During migration activities to VictoriaMetrics, we also had to develop the Helm Chart for the vmauth component. The code for this Helm Chart was shared in the official VictoriaMetrics repository and we also helped to organize the documentation of other Helm Charts using helm-docs. This was a simple way of giving back and thanking the open-source community.
If you are interested in doing a test with VictoriaMetrics on Kubernetes clusters, we recommend using Helm Charts which are available at: https://github.com/VictoriaMetrics/helm-charts. For more information, access the links that are in the references.
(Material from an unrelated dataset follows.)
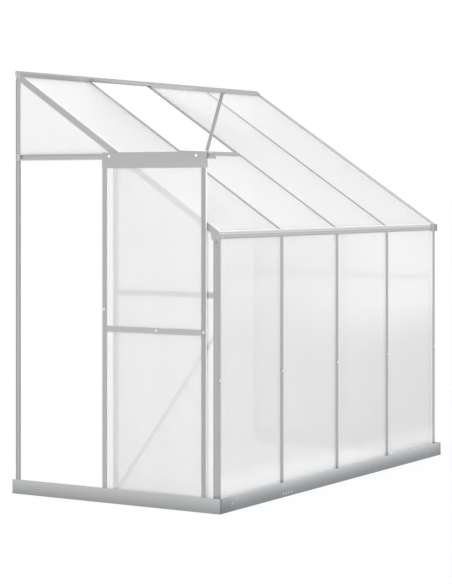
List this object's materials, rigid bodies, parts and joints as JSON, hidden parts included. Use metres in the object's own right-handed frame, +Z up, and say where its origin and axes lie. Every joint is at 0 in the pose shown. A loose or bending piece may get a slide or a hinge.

There are several dashboards available on the Grafana website to view VictoriaMetrics internal metrics, but we recommend using this one: https://grafana.com/grafana/dashboards/11831.
Final considerations
In this tutorial, we learned more about a set of tools used for monitoring services and applications and discovered a solution that can be used for long-term and centralized storage of metrics collected by Prometheus.